The truth is that we all experience stress-causing ambivalence from time to time. If we were to allow ourselves to be honest about the conflicting feelings we experience, we could alleviate some of the inner turmoil that we often explain away as ambiguous distress, sadness, or anxiety.


Take, for instance, a time when the God you put your faith in has seemingly let you or a loved one down…big time.  You are flooded with questions and emotions that seem to threaten your understanding about who God is and what you can expect from life.


But “the Lord works all things together for the good”, right? While this may be true, it is not likely to be the way you actually feel.  Dismissing our actual feelings with truisms or glib sayings is not easy, but it is significantly easier than admitting that this death/job loss/abuse, etc, causes you to doubt His sovereignty, His goodness, or even His existence, or that it causes you anger, even rage toward His willingness to allow the events to unfold as they have.

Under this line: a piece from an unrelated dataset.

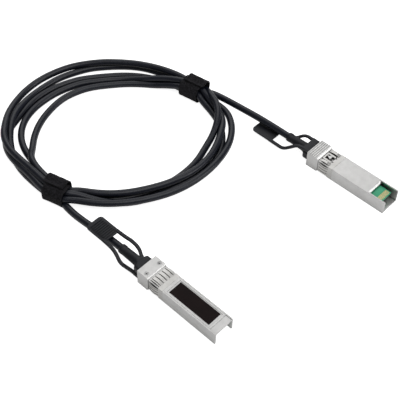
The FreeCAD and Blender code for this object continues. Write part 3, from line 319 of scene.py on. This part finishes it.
class Nodes:
    """A material's node tree with short calls for the nodes used here."""

    def __init__(self, name):
        self.material = bpy.data.materials.new(name)
        self.material.use_nodes = True
        self.tree = self.material.node_tree
        self.shader = self.tree.nodes["Principled BSDF"]
        self.coords = self.tree.nodes.new("ShaderNodeTexCoord").outputs["Object"]

    def add(self, kind, **inputs):
        node = self.tree.nodes.new(kind)
        for key, value in inputs.items():
            node.inputs[key].default_value = value
        return node

    def link(self, output, socket):
        self.tree.links.new(output, socket)

    def noise(self, scale, detail, roughness, stretch=EVEN):
        """Noise in object space, stretched per axis."""
        mapping = self.add("ShaderNodeMapping", Scale=stretch)
        self.link(self.coords, mapping.inputs["Vector"])
        node = self.add("ShaderNodeTexNoise", Scale=scale, Detail=detail, Roughness=roughness)
        self.link(mapping.outputs["Vector"], node.inputs["Vector"])
        return node.outputs["Fac"]

    def ramp(self, value, low, high, start=0.3, end=0.7):
        """Colour or grey ramp between two ends."""
        node = self.tree.nodes.new("ShaderNodeValToRGB")
        node.color_ramp.elements[0].position = start
        node.color_ramp.elements[1].position = end
        for element, colour in zip(node.color_ramp.elements, (low, high)):
            grey = (colour,) * 3 if isinstance(colour, float) else colour
            element.color = (*grey, 1)
        self.link(value, node.inputs["Fac"])
        return node.outputs["Color"]

    def bump(self, height, depth, strength=1.0, below=None):
        """Relief of a depth, over the relief below it if there is one."""
        node = self.add("ShaderNodeBump", Strength=strength, Distance=depth * MM)
        self.link(height, node.inputs["Height"])
        if below is not None:
            self.link(below, node.inputs["Normal"])
        return node.outputs["Normal"]

    def shade_crevices(self, colour, reach, darkest, start, end):
        """The colour with painted shade: darker in crevices narrower than the reach, by their
        occlusion.
        """
        open_share = self.add("ShaderNodeAmbientOcclusion", Distance=reach * MM)
        open_share.samples = OCCLUSION_SAMPLES
        mix = self.tree.nodes.new("ShaderNodeMix")
        mix.data_type = "RGBA"
        mix.blend_type = "MULTIPLY"
        mix.inputs[MIX_SHARE].default_value = 1.0
        self.link(colour, mix.inputs[MIX_FIRST])
        self.link(self.ramp(open_share.outputs["AO"], darkest, 1.0, start, end), mix.inputs[MIX_SECOND])
        return mix.outputs[MIX_RESULT]

    def paint(self, colour):
        self.link(colour, self.shader.inputs["Base Color"])

    def finish(self, roughness, normal):
        self.link(roughness, self.shader.inputs["Roughness"])
        self.link(normal, self.shader.inputs["Normal"])


def metal(name, low, high, smoothest, roughest, grain, depth, stretch):
    """Satin or brushed metal: fine grain in its roughness and relief, faint patches in its colour."""
    n = Nodes(name)
    patches = n.ramp(n.noise(*METAL_PATCHES), low, high)
    # Painted shade: the colour darkens in hollows and seams, by their occlusion.
    n.paint(n.shade_crevices(n.shade_crevices(patches, *METAL_HOLLOW_SHADE), *METAL_SEAM_SHADE))
    fine = n.noise(grain, *METAL_GRAIN, stretch)
    edge = n.add("ShaderNodeBevel", Radius=METAL_EDGE * MM)
    edge.samples = BEVEL_SAMPLES
    n.finish(n.ramp(fine, smoothest, roughest), n.bump(fine, depth, below=edge.outputs["Normal"]))
    n.shader.inputs["Metallic"].default_value = 1.0
    return n.material


def plastic(name, low, high, smoothest, roughest, grain, depth):
    """Moulded plastic or rubber: a fine moulded grain and slightly uneven gloss."""
    n = Nodes(name)
    patches = n.ramp(n.noise(*PLASTIC_PATCHES), low, high)
    # Painted shade: the colour darkens in seams and between strands, by their occlusion.
    n.paint(n.shade_crevices(patches, *PLASTIC_SEAM_SHADE))
    fine = n.noise(grain, *PLASTIC_GRAIN)
    n.finish(n.ramp(fine, smoothest, roughest), n.bump(fine, depth))
    return n.material


def hook_and_loop(name):
    """Black hook-and-loop tape: fuzzy clumps of fine pile."""
    n = Nodes(name)
    clumps = n.noise(*FABRIC_CLUMPS)
    # Painted shade: the clumps' colour darkens in seams, by their occlusion.
    n.paint(n.shade_crevices(n.ramp(clumps, PILE_DARK, PILE_LIGHT, *PILE_RANGE), *FABRIC_SEAM_SHADE))
    pile = n.noise(*FABRIC_PILE)
    coarse = n.bump(clumps, CLUMP_DEPTH)
    n.finish(n.ramp(pile, *PILE_ROUGHNESS), n.bump(pile, PILE_DEPTH, PILE_STRENGTH, coarse))
    n.shader.inputs["Specular IOR Level"].default_value = PILE_GLOSS
    n.shader.inputs["Sheen Weight"].default_value = PILE_SHEEN
    n.shader.inputs["Sheen Roughness"].default_value = PILE_SHEEN_ROUGHNESS
    return n.material


def make_materials():
    """Every finish, by the name of its slot in the record."""
    made = {slot: metal(slot, *look) for slot, look in METALS.items()}
    made.update({slot: plastic(slot, *look) for slot, look in PLASTICS.items()})
    label = made["label_brown"].node_tree.nodes["Principled BSDF"]
    label.inputs["Specular IOR Level"].default_value = LABEL_GLOSS
    made["strap_black"] = hook_and_loop("strap_black")
    return made


MATERIALS = make_materials()


def dress_nodes():
    """Give every CAD node its finish."""
    for part in frame["record"]["subparts"]:
        node = NODES[part["node"]]
        node.data.materials.clear()
        node.data.materials.append(MATERIALS[part["material_slot"]])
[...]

Your mind and body will process these emotions with or without your permission; however, without allowing yourself to admit the existence of these conflicting emotions, they will manifest themselves in covert ways that are out of your control (i.e. nonspecific depression, anxiety, sometimes even physical illness).


This ambivalence occurs in response to myriad situations. Your anger towards a child you love, your distrust of yourself, your realization of your parents’ flaws.





The honesty involved is not effortless, but with a little help, it can be learned. If you have a good friend, a pastor, or a therapist to help you sit down and begin to practice the process of self-honesty, the experience is rewarding, even exciting at times.


If you need help finding a therapist, we can help you to get connected. Or you can ask your pastor, PCP, or friend for a trusted referral.


Finding yourself in a place where you can be honest about the way you feel, even when it does not make sense or jive with your better judgment, can save you from the stress that is caused by ambivalence.